** Start of Data for processing **

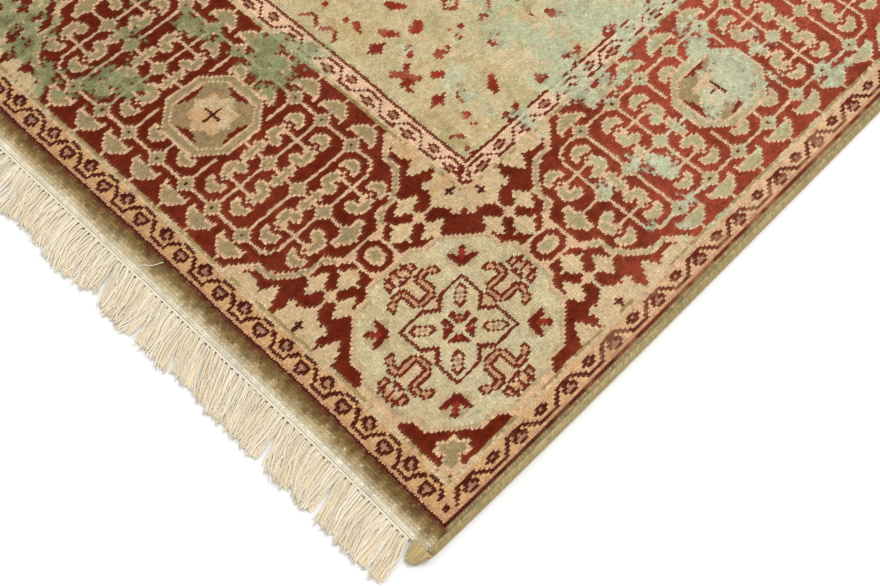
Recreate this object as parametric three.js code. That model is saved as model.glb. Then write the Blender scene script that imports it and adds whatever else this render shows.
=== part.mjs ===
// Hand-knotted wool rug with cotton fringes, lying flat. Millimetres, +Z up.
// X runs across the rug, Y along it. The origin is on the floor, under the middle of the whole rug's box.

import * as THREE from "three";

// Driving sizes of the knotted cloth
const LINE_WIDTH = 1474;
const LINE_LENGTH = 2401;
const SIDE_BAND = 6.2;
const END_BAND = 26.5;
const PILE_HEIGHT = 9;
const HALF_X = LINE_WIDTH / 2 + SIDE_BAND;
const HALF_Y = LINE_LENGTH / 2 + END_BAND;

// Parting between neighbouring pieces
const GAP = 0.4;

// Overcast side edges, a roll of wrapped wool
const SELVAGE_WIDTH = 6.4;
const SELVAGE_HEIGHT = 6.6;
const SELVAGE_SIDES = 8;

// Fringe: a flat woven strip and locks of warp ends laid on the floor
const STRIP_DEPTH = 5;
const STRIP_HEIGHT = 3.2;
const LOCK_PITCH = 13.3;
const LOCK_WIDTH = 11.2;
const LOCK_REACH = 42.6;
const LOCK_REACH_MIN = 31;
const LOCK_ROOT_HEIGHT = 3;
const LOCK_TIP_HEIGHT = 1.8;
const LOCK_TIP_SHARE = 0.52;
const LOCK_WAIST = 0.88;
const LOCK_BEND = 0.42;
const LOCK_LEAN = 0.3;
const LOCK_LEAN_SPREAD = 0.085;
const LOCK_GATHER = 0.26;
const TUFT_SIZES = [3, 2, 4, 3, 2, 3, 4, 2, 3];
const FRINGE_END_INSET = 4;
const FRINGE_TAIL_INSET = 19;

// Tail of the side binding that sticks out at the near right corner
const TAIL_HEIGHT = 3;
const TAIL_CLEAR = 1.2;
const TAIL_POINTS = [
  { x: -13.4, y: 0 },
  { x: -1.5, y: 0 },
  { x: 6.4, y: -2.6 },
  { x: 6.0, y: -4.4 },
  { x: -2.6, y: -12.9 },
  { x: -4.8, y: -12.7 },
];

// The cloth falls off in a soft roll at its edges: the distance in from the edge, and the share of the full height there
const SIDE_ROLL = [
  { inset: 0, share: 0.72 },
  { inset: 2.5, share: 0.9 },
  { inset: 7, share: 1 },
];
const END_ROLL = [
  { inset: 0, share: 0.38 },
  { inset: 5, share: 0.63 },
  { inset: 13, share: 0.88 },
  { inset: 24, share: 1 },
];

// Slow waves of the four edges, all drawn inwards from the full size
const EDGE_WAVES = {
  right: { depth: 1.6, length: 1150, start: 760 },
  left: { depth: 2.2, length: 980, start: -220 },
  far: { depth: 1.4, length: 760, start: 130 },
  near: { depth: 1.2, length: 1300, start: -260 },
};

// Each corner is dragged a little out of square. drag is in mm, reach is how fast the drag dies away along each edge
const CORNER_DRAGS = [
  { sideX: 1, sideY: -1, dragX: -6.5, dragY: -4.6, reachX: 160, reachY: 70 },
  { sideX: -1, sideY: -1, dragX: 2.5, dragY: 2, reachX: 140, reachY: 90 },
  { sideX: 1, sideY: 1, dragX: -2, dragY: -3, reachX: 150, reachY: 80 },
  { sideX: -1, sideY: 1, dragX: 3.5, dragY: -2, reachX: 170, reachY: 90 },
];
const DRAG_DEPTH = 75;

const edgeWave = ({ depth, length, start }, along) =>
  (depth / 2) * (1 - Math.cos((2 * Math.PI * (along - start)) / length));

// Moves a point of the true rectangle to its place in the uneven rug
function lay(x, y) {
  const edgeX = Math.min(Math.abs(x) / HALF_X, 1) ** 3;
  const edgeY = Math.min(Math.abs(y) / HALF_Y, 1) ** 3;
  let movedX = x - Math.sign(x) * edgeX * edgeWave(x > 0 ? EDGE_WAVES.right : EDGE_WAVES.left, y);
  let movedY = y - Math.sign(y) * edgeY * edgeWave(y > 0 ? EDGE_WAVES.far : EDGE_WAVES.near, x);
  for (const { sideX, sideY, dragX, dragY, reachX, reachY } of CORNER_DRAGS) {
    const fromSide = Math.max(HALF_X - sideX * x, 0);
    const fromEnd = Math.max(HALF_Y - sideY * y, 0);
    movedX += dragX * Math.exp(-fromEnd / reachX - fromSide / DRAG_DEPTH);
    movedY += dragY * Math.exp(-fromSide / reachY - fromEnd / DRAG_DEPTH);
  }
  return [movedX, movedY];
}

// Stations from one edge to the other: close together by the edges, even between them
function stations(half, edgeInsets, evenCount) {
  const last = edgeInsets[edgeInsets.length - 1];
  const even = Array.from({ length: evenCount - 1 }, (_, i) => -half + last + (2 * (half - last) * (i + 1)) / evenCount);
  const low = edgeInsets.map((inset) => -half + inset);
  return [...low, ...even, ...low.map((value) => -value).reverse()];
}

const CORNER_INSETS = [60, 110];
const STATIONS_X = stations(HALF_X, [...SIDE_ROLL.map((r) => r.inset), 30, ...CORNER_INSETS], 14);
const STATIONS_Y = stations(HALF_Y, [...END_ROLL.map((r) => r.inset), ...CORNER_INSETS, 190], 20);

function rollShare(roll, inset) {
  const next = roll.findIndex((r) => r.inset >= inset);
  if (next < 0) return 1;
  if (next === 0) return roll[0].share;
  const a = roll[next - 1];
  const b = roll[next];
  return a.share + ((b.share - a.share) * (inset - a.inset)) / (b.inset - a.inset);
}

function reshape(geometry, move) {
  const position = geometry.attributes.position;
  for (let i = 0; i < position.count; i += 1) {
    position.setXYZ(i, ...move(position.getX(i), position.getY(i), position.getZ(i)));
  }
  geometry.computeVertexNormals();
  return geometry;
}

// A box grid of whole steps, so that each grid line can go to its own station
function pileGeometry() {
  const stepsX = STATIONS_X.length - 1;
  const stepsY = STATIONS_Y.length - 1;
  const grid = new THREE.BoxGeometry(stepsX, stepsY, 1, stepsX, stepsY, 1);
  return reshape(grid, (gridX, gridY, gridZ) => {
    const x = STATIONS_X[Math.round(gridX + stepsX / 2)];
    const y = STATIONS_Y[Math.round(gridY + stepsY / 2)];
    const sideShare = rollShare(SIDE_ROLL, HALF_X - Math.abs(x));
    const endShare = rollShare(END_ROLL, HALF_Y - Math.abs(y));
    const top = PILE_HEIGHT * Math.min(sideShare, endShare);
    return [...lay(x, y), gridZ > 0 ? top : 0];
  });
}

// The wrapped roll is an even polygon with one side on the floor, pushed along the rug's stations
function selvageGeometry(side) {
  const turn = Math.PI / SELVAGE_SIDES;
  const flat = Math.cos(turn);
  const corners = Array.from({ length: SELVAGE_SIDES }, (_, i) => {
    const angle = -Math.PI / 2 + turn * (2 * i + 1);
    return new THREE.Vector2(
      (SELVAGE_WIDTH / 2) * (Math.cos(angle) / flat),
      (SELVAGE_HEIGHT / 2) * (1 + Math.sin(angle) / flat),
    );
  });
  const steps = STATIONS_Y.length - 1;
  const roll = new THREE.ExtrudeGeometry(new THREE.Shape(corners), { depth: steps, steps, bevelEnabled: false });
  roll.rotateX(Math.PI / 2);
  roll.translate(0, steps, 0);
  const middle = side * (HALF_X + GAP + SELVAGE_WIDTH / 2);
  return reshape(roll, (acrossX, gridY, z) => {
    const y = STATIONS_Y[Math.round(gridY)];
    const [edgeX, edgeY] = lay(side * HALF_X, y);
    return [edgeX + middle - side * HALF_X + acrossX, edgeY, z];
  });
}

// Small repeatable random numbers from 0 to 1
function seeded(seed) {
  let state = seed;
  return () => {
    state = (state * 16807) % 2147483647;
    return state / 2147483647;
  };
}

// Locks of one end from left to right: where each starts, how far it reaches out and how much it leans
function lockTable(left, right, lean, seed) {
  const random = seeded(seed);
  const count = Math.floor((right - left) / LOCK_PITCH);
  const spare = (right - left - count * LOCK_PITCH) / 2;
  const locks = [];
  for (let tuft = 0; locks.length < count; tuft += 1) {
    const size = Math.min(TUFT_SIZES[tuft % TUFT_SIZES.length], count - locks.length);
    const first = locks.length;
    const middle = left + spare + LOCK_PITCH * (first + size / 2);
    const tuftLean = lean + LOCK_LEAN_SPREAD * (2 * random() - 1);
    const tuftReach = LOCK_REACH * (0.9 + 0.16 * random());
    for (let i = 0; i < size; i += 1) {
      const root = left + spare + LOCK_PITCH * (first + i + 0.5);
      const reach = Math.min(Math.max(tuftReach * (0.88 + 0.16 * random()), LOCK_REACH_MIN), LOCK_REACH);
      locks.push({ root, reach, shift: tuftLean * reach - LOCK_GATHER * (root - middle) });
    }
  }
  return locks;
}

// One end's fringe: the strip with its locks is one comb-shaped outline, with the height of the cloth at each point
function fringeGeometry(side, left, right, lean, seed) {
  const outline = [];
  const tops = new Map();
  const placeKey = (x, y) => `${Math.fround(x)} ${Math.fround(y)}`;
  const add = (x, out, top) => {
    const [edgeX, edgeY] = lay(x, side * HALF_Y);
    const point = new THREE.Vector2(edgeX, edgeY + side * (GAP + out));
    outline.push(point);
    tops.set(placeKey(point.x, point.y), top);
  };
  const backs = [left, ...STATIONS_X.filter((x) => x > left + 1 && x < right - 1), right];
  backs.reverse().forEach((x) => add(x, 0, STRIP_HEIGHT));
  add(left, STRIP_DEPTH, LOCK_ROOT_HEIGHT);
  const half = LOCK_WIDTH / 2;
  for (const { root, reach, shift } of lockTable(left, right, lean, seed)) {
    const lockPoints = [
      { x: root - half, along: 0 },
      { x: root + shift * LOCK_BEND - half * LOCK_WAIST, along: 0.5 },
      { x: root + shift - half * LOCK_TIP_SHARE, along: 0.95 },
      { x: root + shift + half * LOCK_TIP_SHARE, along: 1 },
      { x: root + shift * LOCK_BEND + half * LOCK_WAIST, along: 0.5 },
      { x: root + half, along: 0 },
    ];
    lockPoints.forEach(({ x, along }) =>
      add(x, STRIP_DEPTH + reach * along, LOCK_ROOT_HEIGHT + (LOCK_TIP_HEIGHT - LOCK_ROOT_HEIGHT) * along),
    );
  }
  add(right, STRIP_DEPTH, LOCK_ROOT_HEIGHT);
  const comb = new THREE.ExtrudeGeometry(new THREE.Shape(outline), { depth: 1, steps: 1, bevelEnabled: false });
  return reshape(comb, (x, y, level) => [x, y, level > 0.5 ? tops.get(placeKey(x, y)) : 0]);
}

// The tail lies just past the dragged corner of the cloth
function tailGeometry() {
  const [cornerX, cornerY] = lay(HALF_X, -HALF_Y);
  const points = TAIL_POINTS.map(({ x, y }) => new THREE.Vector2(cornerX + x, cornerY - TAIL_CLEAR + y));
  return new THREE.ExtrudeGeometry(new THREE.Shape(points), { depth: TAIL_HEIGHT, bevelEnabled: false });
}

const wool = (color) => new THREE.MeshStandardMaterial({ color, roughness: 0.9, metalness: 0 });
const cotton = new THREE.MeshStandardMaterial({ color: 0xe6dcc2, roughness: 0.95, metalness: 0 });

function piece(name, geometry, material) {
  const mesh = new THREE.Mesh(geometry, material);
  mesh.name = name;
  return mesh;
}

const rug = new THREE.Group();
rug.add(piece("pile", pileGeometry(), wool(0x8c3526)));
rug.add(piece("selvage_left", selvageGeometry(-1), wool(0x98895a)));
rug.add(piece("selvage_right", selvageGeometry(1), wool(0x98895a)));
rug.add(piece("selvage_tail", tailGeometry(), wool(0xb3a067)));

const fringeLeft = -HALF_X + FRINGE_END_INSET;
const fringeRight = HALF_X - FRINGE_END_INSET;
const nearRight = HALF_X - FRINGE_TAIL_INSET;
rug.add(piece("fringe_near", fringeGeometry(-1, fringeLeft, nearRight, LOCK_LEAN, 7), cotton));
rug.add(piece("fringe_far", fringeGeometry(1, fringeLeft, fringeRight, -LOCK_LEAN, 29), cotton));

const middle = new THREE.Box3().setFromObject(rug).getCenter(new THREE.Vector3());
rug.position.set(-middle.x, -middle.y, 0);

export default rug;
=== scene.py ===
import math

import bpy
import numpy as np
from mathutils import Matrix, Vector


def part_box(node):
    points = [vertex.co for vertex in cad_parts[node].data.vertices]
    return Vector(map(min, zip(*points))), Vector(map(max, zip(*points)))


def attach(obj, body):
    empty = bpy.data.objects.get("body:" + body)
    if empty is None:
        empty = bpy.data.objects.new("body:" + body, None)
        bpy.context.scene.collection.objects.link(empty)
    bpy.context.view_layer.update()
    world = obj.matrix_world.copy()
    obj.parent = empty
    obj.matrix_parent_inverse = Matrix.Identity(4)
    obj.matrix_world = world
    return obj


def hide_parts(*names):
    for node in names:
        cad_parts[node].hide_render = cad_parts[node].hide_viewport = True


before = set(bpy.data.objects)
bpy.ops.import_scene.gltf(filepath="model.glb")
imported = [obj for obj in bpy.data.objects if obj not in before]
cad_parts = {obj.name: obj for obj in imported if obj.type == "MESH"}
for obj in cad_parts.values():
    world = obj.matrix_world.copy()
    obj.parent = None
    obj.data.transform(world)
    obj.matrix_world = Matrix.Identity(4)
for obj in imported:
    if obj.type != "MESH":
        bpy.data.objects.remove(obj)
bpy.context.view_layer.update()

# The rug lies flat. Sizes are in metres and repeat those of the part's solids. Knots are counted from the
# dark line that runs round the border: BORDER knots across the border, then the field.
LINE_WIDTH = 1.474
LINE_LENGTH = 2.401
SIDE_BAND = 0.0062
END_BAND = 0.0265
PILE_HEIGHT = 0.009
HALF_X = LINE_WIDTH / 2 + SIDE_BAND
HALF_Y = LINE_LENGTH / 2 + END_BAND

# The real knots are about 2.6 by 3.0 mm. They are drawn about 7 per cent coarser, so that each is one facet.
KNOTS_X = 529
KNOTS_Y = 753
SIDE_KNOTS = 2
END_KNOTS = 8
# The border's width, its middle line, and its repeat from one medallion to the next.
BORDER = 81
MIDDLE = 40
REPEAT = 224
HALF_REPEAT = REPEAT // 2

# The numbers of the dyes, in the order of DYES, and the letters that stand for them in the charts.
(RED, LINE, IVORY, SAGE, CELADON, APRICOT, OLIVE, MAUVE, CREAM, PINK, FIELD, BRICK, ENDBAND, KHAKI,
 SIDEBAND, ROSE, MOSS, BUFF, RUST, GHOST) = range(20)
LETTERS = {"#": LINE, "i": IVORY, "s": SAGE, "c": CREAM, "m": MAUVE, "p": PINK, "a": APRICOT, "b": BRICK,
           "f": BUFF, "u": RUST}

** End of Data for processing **
** Start of Data for processing **

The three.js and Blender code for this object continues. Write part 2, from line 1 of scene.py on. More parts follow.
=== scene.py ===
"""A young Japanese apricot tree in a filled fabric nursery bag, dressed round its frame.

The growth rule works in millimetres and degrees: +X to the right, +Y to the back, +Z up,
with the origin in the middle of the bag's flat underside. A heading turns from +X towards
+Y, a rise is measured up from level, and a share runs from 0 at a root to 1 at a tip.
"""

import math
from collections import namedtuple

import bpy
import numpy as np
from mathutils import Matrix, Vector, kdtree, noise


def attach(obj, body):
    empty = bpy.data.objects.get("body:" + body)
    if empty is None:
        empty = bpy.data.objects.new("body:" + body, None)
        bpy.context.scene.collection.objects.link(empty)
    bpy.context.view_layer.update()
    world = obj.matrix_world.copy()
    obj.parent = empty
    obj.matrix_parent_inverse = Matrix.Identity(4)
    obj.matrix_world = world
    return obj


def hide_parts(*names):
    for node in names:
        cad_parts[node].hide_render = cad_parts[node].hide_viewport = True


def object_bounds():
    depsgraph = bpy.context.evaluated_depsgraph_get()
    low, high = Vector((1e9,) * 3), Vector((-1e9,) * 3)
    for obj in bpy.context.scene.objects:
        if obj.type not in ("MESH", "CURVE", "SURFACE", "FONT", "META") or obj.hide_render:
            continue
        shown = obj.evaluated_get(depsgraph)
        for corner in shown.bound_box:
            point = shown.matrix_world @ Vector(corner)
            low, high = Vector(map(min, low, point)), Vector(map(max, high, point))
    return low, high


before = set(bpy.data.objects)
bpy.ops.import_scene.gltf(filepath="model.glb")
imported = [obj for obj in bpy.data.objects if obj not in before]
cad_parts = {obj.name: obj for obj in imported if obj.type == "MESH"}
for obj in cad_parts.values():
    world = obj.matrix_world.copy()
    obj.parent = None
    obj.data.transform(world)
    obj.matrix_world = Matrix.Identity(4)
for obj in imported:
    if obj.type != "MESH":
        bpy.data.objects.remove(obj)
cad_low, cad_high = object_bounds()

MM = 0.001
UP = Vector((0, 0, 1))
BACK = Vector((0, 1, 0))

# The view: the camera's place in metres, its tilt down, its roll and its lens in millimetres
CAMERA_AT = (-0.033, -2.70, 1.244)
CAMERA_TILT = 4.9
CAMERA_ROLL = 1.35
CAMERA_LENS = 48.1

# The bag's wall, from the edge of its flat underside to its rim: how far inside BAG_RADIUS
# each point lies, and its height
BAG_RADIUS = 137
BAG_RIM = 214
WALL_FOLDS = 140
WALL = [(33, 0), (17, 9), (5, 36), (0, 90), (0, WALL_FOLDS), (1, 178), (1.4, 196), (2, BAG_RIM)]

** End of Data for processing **
** Start of Data for processing **

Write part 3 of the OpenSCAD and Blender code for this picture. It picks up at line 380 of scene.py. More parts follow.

** End of Data for processing **

• _Request_
Extract and reproduce exactly the lines opening with the line containing "Recreate this object" and closing with the line containing "const SELVAGE_SIDES = 8;", inclusive.

• _Correct answer_
Recreate this object as parametric three.js code. That model is saved as model.glb. Then write the Blender scene script that imports it and adds whatever else this render shows.
=== part.mjs ===
// Hand-knotted wool rug with cotton fringes, lying flat. Millimetres, +Z up.
// X runs across the rug, Y along it. The origin is on the floor, under the middle of the whole rug's box.

import * as THREE from "three";

// Driving sizes of the knotted cloth
const LINE_WIDTH = 1474;
const LINE_LENGTH = 2401;
const SIDE_BAND = 6.2;
const END_BAND = 26.5;
const PILE_HEIGHT = 9;
const HALF_X = LINE_WIDTH / 2 + SIDE_BAND;
const HALF_Y = LINE_LENGTH / 2 + END_BAND;

// Parting between neighbouring pieces
const GAP = 0.4;

// Overcast side edges, a roll of wrapped wool
const SELVAGE_WIDTH = 6.4;
const SELVAGE_HEIGHT = 6.6;
const SELVAGE_SIDES = 8;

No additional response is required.